Rerunning the Analysis

Data latency profiles change. A source system’s ETL pipeline gets slower, or a new API endpoint has different refresh behavior. Run this analysis:

  • Before building any new incremental model on a source you haven’t worked with
  • Quarterly on existing models, especially if you start seeing drift in comparison to full refreshes
  • After any known source system incident that may have changed how data arrives

The lookback window you chose based on last year’s latency profile may not fit this year’s data.

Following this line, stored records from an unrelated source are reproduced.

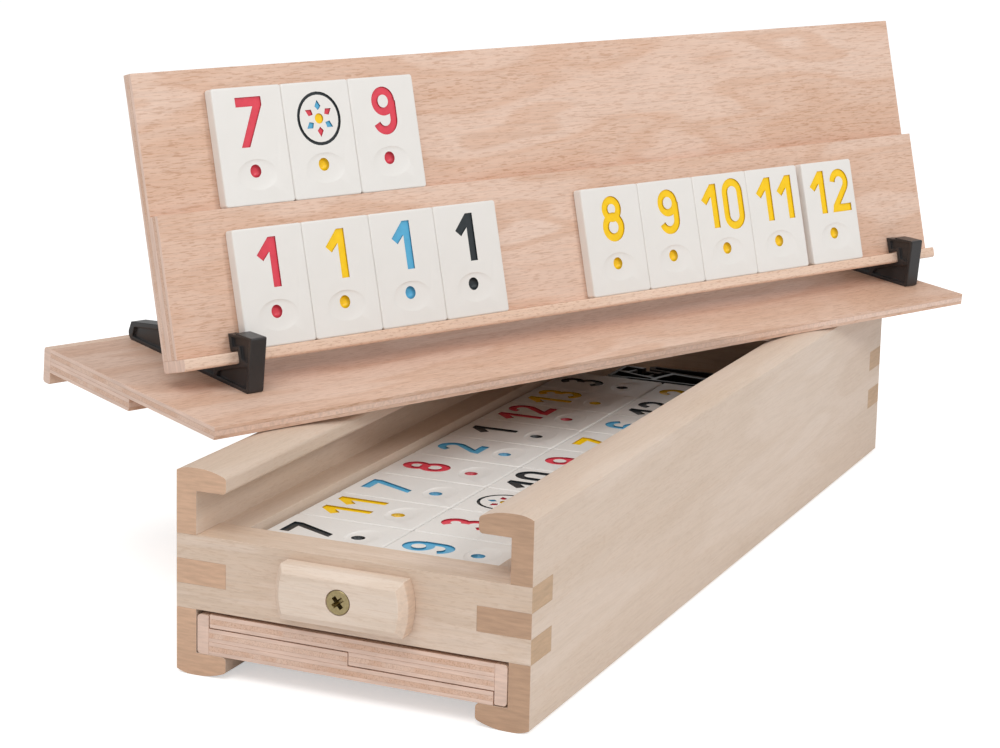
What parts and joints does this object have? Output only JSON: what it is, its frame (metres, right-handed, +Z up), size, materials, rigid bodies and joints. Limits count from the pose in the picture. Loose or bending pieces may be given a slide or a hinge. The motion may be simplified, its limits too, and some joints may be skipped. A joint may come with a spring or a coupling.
{
  "type": "rummy tile case",
  "caption": "Wooden tile case with grooved walls that hold nested slide-out racks, a turn button at the front, tiles inside, and racks in use on top, held up by clip-on feet.",
  "frame": {"origin": "bottom centre of the bounding box of the whole arrangement, on the plane the case rests on", "axes": "+Z up, +Y from the case's front end with the turn button to its rear end, +X to the right seen from the front"},
  "size_m": [0.2332, 0.397, 0.1672],
  "materials": {
    "wall_wood": "fine sanded, clear matt lacquer",
    "panel_wood": "fine sanded, clear matt lacquer",
    "floor_plywood": "sanded",
    "button_wood": "fine sanded, clear matt lacquer",
    "rack_plywood": "fine sanded, clear matt lacquer",
    "ledge_wood": "fine sanded, clear matt lacquer",
    "screw_metal": "dull plated",
    "tile_plastic": "smooth, softly glossy",
    "foot_plastic": "satin moulded"
  },
  "bodies": {
    "case": {"left_wall": "wall_wood", "right_wall": "wall_wood", "front_panel": "panel_wood", "rear_panel": "panel_wood", "floor_board": "floor_plywood", "button_screw": "screw_metal"},
    "turn_button": {"turn_button": "button_wood"},
    "bottom_rack": {"bottom_rack_back_board": "rack_plywood", "bottom_rack_step_board": "rack_plywood", "bottom_rack_ledge_strip": "ledge_wood"},
    "middle_rack": {"middle_rack_back_board": "rack_plywood", "middle_rack_step_board": "rack_plywood", "middle_rack_ledge_strip": "ledge_wood"},
    "lying_rack": {"lying_rack_back_board": "rack_plywood", "lying_rack_step_board": "rack_plywood", "lying_rack_ledge_strip": "ledge_wood"},
    "standing_rack": {"standing_rack_back_board": "rack_plywood", "standing_rack_step_board": "rack_plywood", "standing_rack_ledge_strip": "ledge_wood"},
    "upper_tile_1": {"upper_tile_1": "tile_plastic"},
    "upper_tile_2": {"upper_tile_2": "tile_plastic"},
    "upper_tile_3": {"upper_tile_3": "tile_plastic"},
    "left_tile_1": {"left_tile_1": "tile_plastic"},
    "left_tile_2": {"left_tile_2": "tile_plastic"},
    "left_tile_3": {"left_tile_3": "tile_plastic"},
    "left_tile_4": {"left_tile_4": "tile_plastic"},
    "right_tile_1": {"right_tile_1": "tile_plastic"},
    "right_tile_2": {"right_tile_2": "tile_plastic"},
    "right_tile_3": {"right_tile_3": "tile_plastic"},
    "right_tile_4": {"right_tile_4": "tile_plastic"},
    "last_tile_1": {"last_tile_1": "tile_plastic"},
    "left_foot": {"left_foot": "foot_plastic"},
    "right_foot": {"right_foot": "foot_plastic"},
    "spare_feet": {"spare_feet": "foot_plastic"},
    "tile_stack": {"tile_stack": "tile_plastic"},
    "left_tile_column": {"left_tile_column": "tile_plastic"},
    "right_tile_column": {"right_tile_column": "tile_plastic"}
  },
  "joints": [
    {"name": "button_turn", "type": "hinge", "parent": "case", "child": "turn_button", "pos_m": [0.02905, -0.19154, 0.03165], "axis": [0, 1, 0], "range_deg": [-90, 0]},
    {"name": "bottom_rack_slide", "type": "slide", "parent": "case", "child": "bottom_rack", "axis": [0, -1, 0], "range_m": [0, 0.3]},
    {"name": "middle_rack_slide", "type": "slide", "parent": "case", "child": "middle_rack", "axis": [0, -1, 0], "range_m": [0, 0.3]},
    {"name": "lying_rack_lift", "type": "slide", "parent": "case", "child": "lying_rack", "axis": [0, 0, 1], "range_m": [0, 0.2]},
    {"name": "standing_rack_lift", "type": "slide", "parent": "lying_rack", "child": "standing_rack", "axis": [0, 0, 1], "range_m": [0, 0.1]},
    {"name": "left_foot_slide", "type": "slide", "parent": "standing_rack", "child": "left_foot", "axis": [0.4313, 0.9022, -0.0026], "range_m": [-0.018, 0]},
    {"name": "right_foot_slide", "type": "slide", "parent": "standing_rack", "child": "right_foot", "axis": [0.4313, 0.9022, -0.0026], "range_m": [-0.015, 0.012]},
    {"name": "upper_tile_1_lift", "type": "slide", "parent": "standing_rack", "child": "upper_tile_1", "axis": [0.4642, -0.2195, 0.8581], "range_m": [0, 0.045]},
    {"name": "upper_tile_2_lift", "type": "slide", "parent": "standing_rack", "child": "upper_tile_2", "axis": [0.4642, -0.2195, 0.8581], "range_m": [0, 0.045]},
    {"name": "upper_tile_3_lift", "type": "slide", "parent": "standing_rack", "child": "upper_tile_3", "axis": [0.4642, -0.2195, 0.8581], "range_m": [0, 0.045]},
    {"name": "left_tile_1_lift", "type": "slide", "parent": "standing_rack", "child": "left_tile_1", "axis": [-0.2188, 0.1074, 0.9698], "range_m": [0, 0.045]},
    {"name": "left_tile_2_lift", "type": "slide", "parent": "standing_rack", "child": "left_tile_2", "axis": [0.4642, -0.2195, 0.8581], "range_m": [0, 0.045]},
    {"name": "left_tile_3_lift", "type": "slide", "parent": "standing_rack", "child": "left_tile_3", "axis": [0.4642, -0.2195, 0.8581], "range_m": [0, 0.045]},
    {"name": "left_tile_4_lift", "type": "slide", "parent": "standing_rack", "child": "left_tile_4", "axis": [0.4642, -0.2195, 0.8581], "range_m": [0, 0.045]},
    {"name": "right_tile_1_lift", "type": "slide", "parent": "standing_rack", "child": "right_tile_1", "axis": [0.4642, -0.2195, 0.8581], "range_m": [0, 0.045]},
    {"name": "right_tile_2_lift", "type": "slide", "parent": "standing_rack", "child": "right_tile_2", "axis": [0.4642, -0.2195, 0.8581], "range_m": [0, 0.045]},
    {"name": "right_tile_3_lift", "type": "slide", "parent": "standing_rack", "child": "right_tile_3", "axis": [0.4642, -0.2195, 0.8581], "range_m": [0, 0.045]},
    {"name": "right_tile_4_lift", "type": "slide", "parent": "standing_rack", "child": "right_tile_4", "axis": [0.4642, -0.2195, 0.8581], "range_m": [0, 0.045]},
    {"name": "last_tile_1_lift", "type": "slide", "parent": "standing_rack", "child": "last_tile_1", "axis": [0.4642, -0.2195, 0.8581], "range_m": [0, 0.045]},
    {"name": "tile_stack_lift", "type": "slide", "parent": "case", "child": "tile_stack", "axis": [0, 0, 1], "range_m": [0, 0.015]},
    {"name": "left_column_lift", "type": "slide", "parent": "tile_stack", "child": "left_tile_column", "axis": [0, 0, 1], "range_m": [0, 0.02]},
    {"name": "right_column_lift", "type": "slide", "parent": "tile_stack", "child": "right_tile_column", "axis": [0, 0, 1], "range_m": [0, 0.02]},
    {"name": "spare_feet_lift", "type": "slide", "parent": "case", "child": "spare_feet", "axis": [0, 0, 1], "range_m": [0, 0.02]}
  ]
}
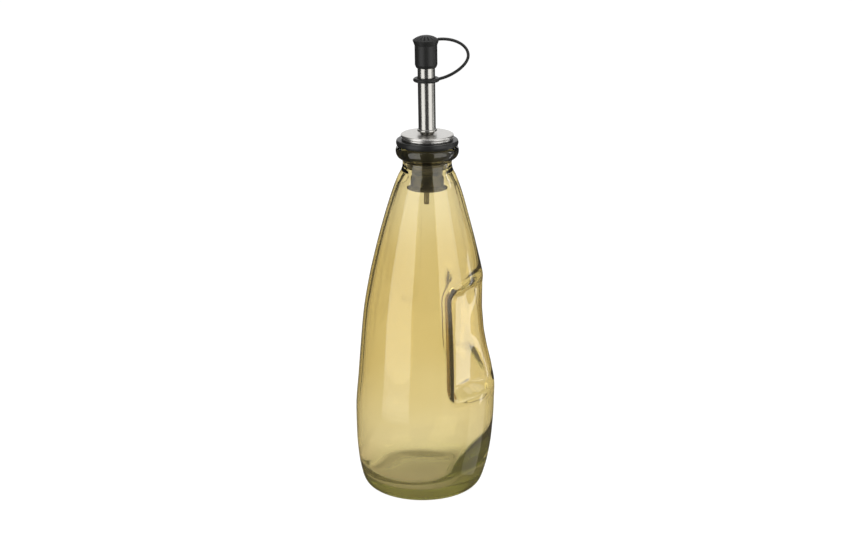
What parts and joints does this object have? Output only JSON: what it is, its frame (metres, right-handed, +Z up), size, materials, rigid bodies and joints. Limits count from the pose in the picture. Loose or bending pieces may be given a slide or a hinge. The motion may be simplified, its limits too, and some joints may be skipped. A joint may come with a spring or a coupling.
{
  "type": "oil pourer bottle",
  "caption": "Tinted glass oil bottle with a pressed finger grip, a rubber stopper, a slim steel pouring spout and a tethered rubber cap.",
  "frame": {"origin": "on the surface the bottle stands on, under the middle of the body", "axes": "+Z up along the bottle, +X towards the finger grip and the strap of the cap"},
  "size_m": [0.0802, 0.0798, 0.263],
  "materials": {
    "glass": "transparent amber tint, uneven wall",
    "stopper_rubber": "smooth black rubber",
    "plate_steel": "satin",
    "spout_steel": "polished stainless steel",
    "cap_rubber": "matt black rubber"
  },
  "bodies": {
    "root": {"glass_bottle": "glass", "rubber_stopper": "stopper_rubber", "steel_plate": "plate_steel", "steel_spout": "spout_steel", "air_tube": "spout_steel", "rubber_cap": "cap_rubber"}
  },
  "joints": []
}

The distribution query is fast — it’s a group-by aggregation on your source table — so there’s no reason not to check.

Connecting the Analysis to Strategy

The latency profile doesn’t just size your lookback window. It also helps you choose the right incremental strategy:

  • Narrow, predictable latency (95%+ within 1-2 days): Standard merge or insert_overwrite with a 3-day window. Cost-effective and covers the vast majority of arrivals.
  • Moderate latency with a long tail (tail extending 7-14 days): Consider whether merge with incremental predicates is more appropriate than a wide insert_overwrite window. Or accept that periodic full refreshes will handle the tail.
  • Severe or unpredictable latency (weeks, from third-party feeds or outages): The long tail may be too expensive to catch with a wide window. Design for it explicitly: scheduled full refreshes, or alert when records arrive outside the window.

The incremental model pattern is an optimization that trades some consistency for lower cost and faster runtimes. Measuring your actual latency profile is what makes that trade-off conscious rather than accidental.